[Your task] Copy, character for character, the lines running from the one with "Write part 3" to the one with "return floor", ends included. Leave out every other line.

========

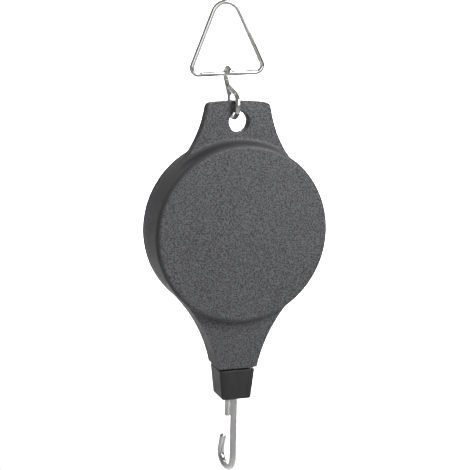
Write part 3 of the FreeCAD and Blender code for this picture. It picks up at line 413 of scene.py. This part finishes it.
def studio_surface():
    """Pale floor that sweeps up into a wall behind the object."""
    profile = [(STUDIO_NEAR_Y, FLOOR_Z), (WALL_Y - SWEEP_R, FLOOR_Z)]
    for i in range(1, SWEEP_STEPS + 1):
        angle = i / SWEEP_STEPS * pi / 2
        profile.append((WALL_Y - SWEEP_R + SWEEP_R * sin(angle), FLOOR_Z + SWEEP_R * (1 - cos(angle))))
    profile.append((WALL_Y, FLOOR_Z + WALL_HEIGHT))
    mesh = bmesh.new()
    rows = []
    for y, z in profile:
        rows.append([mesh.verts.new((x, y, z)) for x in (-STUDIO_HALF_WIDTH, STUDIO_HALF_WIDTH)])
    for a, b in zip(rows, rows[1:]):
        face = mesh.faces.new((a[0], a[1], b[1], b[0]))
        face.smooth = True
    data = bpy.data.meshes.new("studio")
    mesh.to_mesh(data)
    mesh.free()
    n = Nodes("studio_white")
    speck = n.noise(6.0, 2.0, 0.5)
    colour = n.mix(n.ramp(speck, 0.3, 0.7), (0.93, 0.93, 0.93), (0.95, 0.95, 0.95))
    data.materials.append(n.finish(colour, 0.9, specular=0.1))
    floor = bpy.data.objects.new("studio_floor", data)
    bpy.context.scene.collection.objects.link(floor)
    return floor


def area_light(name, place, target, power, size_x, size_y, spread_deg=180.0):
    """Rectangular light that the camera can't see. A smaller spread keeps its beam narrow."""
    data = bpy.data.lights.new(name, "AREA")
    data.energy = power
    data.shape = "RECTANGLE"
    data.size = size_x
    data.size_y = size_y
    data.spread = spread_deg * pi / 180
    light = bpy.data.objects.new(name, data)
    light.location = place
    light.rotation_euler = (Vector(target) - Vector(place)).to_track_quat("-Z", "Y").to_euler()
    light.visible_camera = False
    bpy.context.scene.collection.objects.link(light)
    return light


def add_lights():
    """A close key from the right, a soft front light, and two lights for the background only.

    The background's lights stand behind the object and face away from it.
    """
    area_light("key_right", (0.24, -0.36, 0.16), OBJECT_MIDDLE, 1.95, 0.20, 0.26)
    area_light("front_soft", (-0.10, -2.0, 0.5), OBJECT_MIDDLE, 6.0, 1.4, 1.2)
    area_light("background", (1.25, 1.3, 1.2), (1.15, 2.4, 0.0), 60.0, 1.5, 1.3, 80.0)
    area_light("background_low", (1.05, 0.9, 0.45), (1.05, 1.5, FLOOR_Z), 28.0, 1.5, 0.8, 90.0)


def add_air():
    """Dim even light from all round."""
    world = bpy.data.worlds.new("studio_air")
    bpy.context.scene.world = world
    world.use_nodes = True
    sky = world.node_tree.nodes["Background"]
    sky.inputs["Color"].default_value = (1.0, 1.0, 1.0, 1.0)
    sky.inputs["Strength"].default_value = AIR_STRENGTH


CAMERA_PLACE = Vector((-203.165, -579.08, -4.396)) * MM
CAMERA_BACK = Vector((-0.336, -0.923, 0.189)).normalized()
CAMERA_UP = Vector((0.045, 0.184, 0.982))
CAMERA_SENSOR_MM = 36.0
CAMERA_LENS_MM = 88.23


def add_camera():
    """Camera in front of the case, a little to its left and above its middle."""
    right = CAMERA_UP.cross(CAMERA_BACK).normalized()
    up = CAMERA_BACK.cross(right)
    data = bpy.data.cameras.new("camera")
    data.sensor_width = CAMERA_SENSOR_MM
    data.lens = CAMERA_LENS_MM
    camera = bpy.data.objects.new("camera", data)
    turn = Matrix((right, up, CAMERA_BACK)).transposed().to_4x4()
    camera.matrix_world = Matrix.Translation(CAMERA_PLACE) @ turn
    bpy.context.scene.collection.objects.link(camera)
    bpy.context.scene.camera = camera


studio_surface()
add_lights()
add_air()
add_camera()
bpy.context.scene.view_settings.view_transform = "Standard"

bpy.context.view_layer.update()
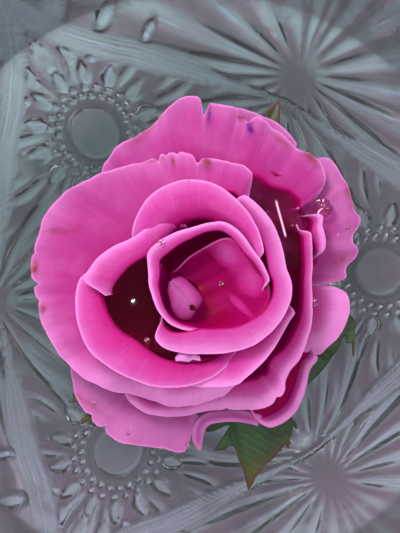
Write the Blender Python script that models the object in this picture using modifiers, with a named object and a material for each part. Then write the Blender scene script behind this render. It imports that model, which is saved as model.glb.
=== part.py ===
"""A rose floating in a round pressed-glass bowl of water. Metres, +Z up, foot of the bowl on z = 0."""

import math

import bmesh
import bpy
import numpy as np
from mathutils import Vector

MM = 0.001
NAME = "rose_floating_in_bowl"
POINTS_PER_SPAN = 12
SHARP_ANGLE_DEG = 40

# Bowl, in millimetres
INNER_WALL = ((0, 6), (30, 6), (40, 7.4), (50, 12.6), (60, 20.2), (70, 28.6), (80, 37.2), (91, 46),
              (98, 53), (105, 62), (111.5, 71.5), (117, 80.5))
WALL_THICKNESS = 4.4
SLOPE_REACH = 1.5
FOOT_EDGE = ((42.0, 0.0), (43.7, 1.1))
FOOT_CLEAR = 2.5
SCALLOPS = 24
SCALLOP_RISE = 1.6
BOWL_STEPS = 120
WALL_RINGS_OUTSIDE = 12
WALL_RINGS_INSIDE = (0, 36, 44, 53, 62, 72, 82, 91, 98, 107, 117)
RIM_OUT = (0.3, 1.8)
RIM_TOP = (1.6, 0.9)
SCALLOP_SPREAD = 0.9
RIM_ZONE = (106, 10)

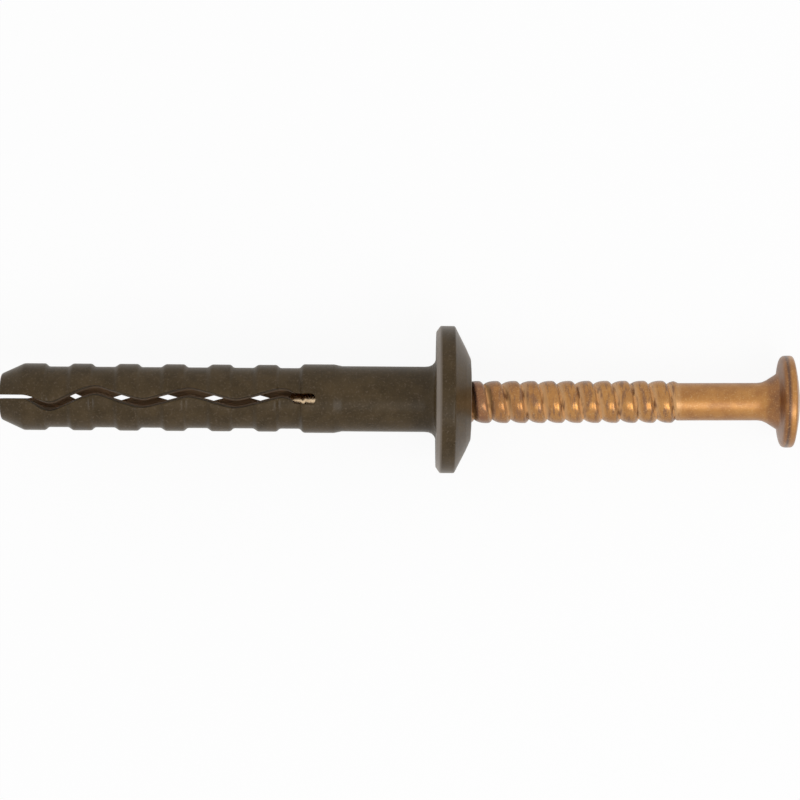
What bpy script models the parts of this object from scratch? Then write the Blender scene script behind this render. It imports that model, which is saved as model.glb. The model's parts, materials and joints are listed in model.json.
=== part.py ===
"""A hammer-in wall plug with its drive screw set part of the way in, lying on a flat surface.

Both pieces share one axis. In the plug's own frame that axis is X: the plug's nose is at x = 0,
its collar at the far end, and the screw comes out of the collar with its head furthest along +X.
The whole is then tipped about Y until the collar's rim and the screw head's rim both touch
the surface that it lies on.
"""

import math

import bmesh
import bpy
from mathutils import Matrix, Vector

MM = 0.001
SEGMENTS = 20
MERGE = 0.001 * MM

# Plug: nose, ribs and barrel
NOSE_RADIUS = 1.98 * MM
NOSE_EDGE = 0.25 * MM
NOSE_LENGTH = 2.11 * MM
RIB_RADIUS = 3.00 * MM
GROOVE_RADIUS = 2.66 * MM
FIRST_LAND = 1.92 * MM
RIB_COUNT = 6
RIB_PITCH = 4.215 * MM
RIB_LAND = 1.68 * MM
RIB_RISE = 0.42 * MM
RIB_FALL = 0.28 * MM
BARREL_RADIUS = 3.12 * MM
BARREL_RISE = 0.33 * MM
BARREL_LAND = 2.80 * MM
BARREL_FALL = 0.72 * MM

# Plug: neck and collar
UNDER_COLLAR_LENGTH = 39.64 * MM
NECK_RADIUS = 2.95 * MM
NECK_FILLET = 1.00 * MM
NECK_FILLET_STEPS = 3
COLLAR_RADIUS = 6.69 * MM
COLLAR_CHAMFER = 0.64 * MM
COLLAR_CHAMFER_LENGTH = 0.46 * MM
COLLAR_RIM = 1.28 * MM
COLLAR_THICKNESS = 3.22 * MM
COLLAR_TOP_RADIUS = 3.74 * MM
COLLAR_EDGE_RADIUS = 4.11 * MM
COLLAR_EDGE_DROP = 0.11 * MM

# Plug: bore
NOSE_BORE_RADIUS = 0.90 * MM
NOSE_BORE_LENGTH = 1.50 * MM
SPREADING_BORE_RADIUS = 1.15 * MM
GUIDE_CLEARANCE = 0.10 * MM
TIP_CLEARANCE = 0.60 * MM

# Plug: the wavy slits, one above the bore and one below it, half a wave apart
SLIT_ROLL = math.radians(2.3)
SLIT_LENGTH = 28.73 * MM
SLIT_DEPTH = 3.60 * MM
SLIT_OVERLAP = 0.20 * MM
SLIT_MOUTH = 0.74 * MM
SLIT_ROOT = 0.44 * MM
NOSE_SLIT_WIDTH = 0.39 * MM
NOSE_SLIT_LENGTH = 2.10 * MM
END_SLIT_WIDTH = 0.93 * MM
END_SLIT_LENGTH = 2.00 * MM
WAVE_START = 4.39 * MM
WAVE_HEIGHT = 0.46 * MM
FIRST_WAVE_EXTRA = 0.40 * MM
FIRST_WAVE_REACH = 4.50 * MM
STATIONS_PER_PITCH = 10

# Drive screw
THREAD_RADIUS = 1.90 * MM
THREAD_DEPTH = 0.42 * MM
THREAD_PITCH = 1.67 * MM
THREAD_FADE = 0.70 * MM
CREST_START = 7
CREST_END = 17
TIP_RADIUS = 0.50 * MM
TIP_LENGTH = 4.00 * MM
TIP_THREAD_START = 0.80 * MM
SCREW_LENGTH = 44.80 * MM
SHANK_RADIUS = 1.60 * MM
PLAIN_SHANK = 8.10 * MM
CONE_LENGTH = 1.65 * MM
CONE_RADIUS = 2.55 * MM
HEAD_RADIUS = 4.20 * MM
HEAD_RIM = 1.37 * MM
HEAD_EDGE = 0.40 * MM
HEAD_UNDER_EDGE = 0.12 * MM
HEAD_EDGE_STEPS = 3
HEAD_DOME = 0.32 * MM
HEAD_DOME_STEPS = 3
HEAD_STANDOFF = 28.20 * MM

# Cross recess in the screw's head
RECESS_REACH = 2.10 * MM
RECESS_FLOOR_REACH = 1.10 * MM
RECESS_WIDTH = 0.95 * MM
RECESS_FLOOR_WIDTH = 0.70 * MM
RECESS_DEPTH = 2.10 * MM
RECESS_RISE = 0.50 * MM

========

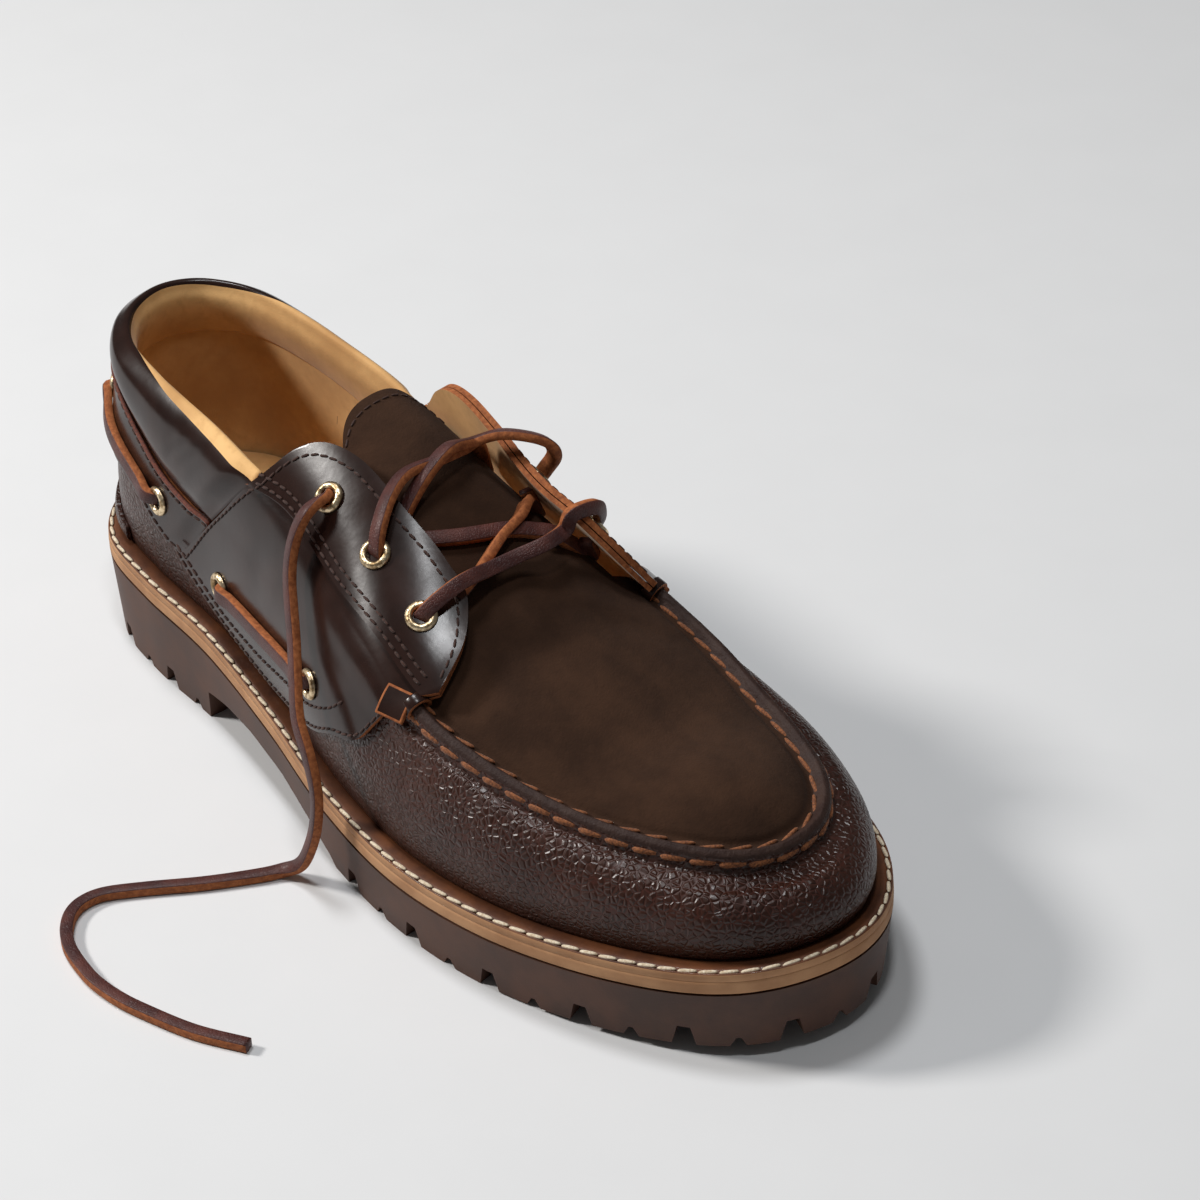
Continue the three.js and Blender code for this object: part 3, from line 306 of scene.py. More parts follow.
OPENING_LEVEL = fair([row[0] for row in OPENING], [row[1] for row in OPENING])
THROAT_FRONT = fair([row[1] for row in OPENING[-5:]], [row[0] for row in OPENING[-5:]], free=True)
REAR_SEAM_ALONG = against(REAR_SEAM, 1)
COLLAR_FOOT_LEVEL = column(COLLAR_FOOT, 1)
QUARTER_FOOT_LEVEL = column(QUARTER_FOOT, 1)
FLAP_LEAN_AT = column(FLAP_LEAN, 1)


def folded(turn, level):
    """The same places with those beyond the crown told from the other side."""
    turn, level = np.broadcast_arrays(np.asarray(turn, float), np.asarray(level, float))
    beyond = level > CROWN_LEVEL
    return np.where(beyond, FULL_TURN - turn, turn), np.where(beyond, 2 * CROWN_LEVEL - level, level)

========

[Written reply]
Write part 3 of the FreeCAD and Blender code for this picture. It picks up at line 413 of scene.py. This part finishes it.
def studio_surface():
    """Pale floor that sweeps up into a wall behind the object."""
    profile = [(STUDIO_NEAR_Y, FLOOR_Z), (WALL_Y - SWEEP_R, FLOOR_Z)]
    for i in range(1, SWEEP_STEPS + 1):
        angle = i / SWEEP_STEPS * pi / 2
        profile.append((WALL_Y - SWEEP_R + SWEEP_R * sin(angle), FLOOR_Z + SWEEP_R * (1 - cos(angle))))
    profile.append((WALL_Y, FLOOR_Z + WALL_HEIGHT))
    mesh = bmesh.new()
    rows = []
    for y, z in profile:
        rows.append([mesh.verts.new((x, y, z)) for x in (-STUDIO_HALF_WIDTH, STUDIO_HALF_WIDTH)])
    for a, b in zip(rows, rows[1:]):
        face = mesh.faces.new((a[0], a[1], b[1], b[0]))
        face.smooth = True
    data = bpy.data.meshes.new("studio")
    mesh.to_mesh(data)
    mesh.free()
    n = Nodes("studio_white")
    speck = n.noise(6.0, 2.0, 0.5)
    colour = n.mix(n.ramp(speck, 0.3, 0.7), (0.93, 0.93, 0.93), (0.95, 0.95, 0.95))
    data.materials.append(n.finish(colour, 0.9, specular=0.1))
    floor = bpy.data.objects.new("studio_floor", data)
    bpy.context.scene.collection.objects.link(floor)
    return floor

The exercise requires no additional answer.